Discussion about the potential of engaged projects and problem-based collaboration continued into the closing panel, in which one participant asked whether such initiatives could be the practical way to more forcefully center the humanities within universities and to combat the withering and shuttering of humanities departments. Are there ways we should think not about how the humanities are capable of repairing, but how we might need to repair the humanities themselves? Rouse agreed that collaborative work among humanists, social scientists, and natural scientists, if truly collaborative, could lead humanities courses to more vitality and adaptation. But she also re-emphasized the sheer power of our most classic humanist tendencies. All of our current, nasty, intractable problems—the financial crash, climate crisis, and perpetual wars—will not be solved by more, faster, or brawnier technical expertise but rather by the humanities’ stock-in-trade: ethics and imagination.

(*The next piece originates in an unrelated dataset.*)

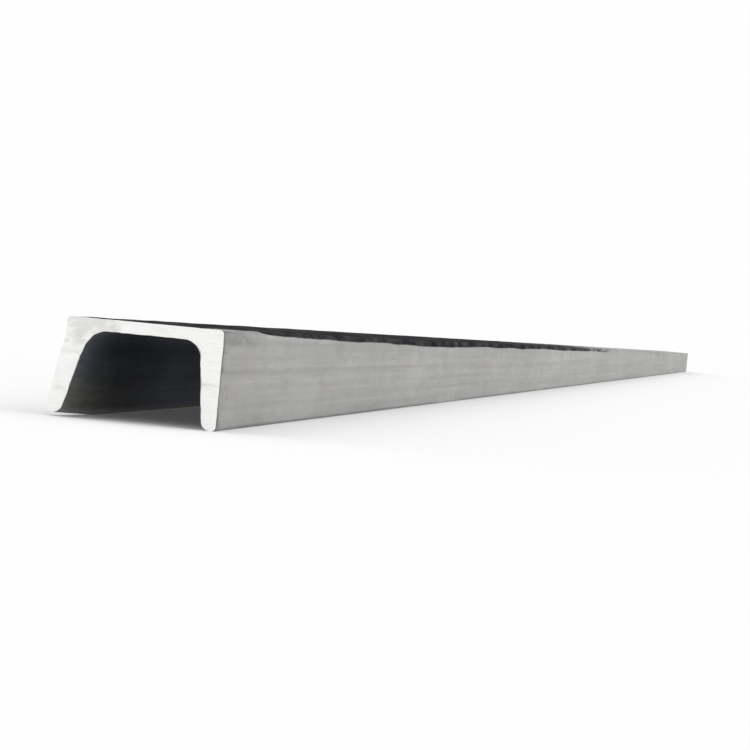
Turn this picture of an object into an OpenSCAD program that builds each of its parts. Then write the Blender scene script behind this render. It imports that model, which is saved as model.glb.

The day delivered plenty of doing and showing public humanities, noted symposium co-director Chris Higgins (University of Illinois, Education Policy, Organization, and Leadership). Calls to act, to act as if, to act with radical hope, and to just show up rung out clearly and bent toward the possibilities of active progress, change, and repair. Yet, Higgins urged, we should also heed the call of the crucial first steps of doing: waking up, noticing, reflecting, asking, and questioning. This tradition, as evidenced throughout the day, is why the humanities are unique, valuable, and ultimately, so practical. 

References

Lear, J. (2006). Radical hope: Ethics in the face of cultural devastation. Cambridge: Harvard University Press.

Lear, J. (2014). The call of another’s words. In P. Brooks & H. Jewett (Eds.), The humanities and public life. New York: Fordham University Press.